Rye Reflections: We understand you are an employee of the Boston Red Sox.

Dr. Musashabbi: That is okay.

Rye Reflections: Would you mind telling us what your nationality is?

Dr. Musashabbi: Of course, a little bite of Transylvania and just a taste of Zimbabwe.

Rye Reflections: Interesting. What is the nature of your employment?

Dr. Musashabbi: I am professor of Witchography. My job is to find inception of the recent calamitous spattering of injuries to the Red Sox team and eliminate it for all time no matter what it gets.

Rye Reflections: Well, that is no small task. Could you give us some examples of what you're working on?
Dr. Musashabbi: Yes. How about broken feet? How is it possible in the course of pleasant ballmatch to have players break bones in foot? In my country baseball is not popular, but even I know multiplied broken feet is not normal and does not happen without the presence of witchcraft in some form or other. For example, look at Dusting Predoa, a tough cook in anyone's book. Only other worldly actions could keep this sapien off the field.
Rye Reflections: Yes, a tough cook. Have you ever tried his meatloaf?

Dr. Musashabbi: Example: Jayson Verrytech, not a young man but tough as nail. It is not possible to injure him without witchwork.
Rye Reflections: Then there is Victor Martinez, another victim of the broken-foot plague.

Dr. Musashabbi: You see, you see? Something is very, very fish in Boston air.
Rye Reflections: Some injuries have been the result of players chasing fly balls and crashing into each other.
Dr. Musashabbi: This behavior directly attached to witchwork. Good witch can inject air with controversial electrical impulses causing chaos among gamers. Has happen in my country with soccer players kicking ball into own goal or heading own teamer. Very very bad!
Rye Reflections: Dr. Musashabbi, you appear to have an understanding of the problem but all of New England wants to know: What is the solution?

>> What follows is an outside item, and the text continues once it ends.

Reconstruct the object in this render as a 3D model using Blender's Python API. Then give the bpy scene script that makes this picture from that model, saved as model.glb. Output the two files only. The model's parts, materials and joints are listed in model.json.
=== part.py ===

How can a witch doctor help the Red Sox overcome this calamitous string of injuries and go on to capture the pennant?

Dr. Musashabbi: Witchography expert go to square root of trouble. Some object or person has casted evil spiel on Red Sox organs. Could be a gellous rival, could be one who stands beneficial from drastic event. I know not as of this momentous but will find out sooner than sometime.    

Rye Reflections: You think this could be the result of a jealous rival?

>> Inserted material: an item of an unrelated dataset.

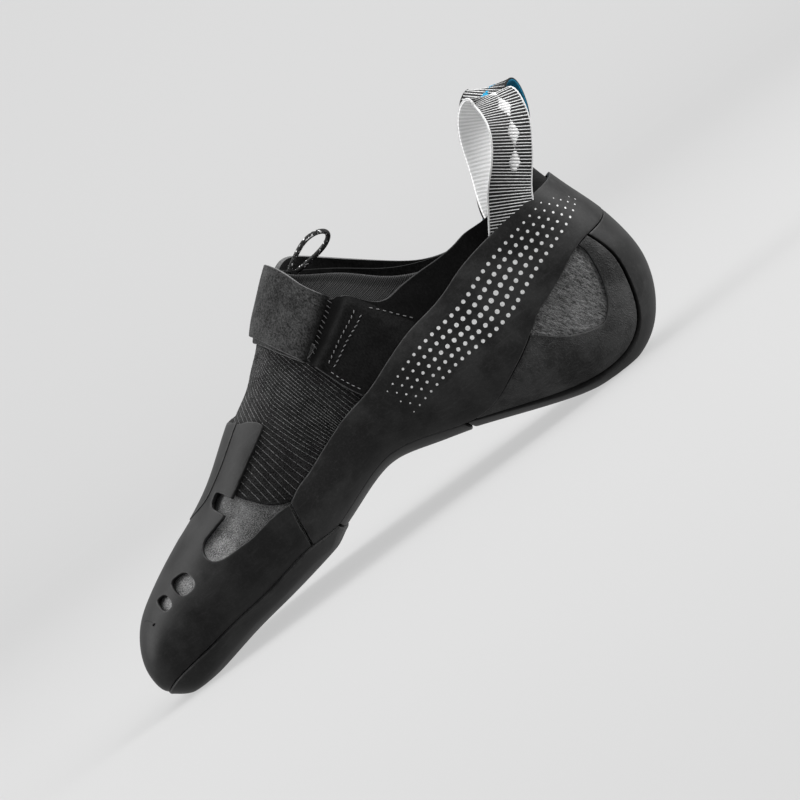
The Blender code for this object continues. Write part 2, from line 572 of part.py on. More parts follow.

Dr. Musashabbi:: This is one possible, yes. I have seen such in my country more than twice.

Rye Reflections: I am sure you must have heard of the New York Yankees. Do you think there is any truth to the rumor currently circulating around town that the Steinbrenner organization is behind this extraordinary rash of Red Sox player injuries?

Dr. Musashabbi: I am cognitive person so of course New York Yankees are gamers which have penetrated my awareness. This how do you say Stringbanner it is not anything which I am well accustomed with and so I would preference not to discussion.

Rye Reflections: I have heard that there were at least seven applicants for the job of witch doctor. What is the reason that you were chosen over the other six?

Dr. Musashabbi: For certain it is my fluidity in the English tongue. Some of the other applications had no ability to commune with the gamers. For I, I make instant friendliness with all Red Sox gamers. Let me assent you that it is only a matter of annuals before the witchwork is gone and things return to okay.

Rye Reflections: Thank you, Doctor Musashabbi, for the opportunity to converse with you. We all wish you luck in your mission to return the Red Sox to a healthy state.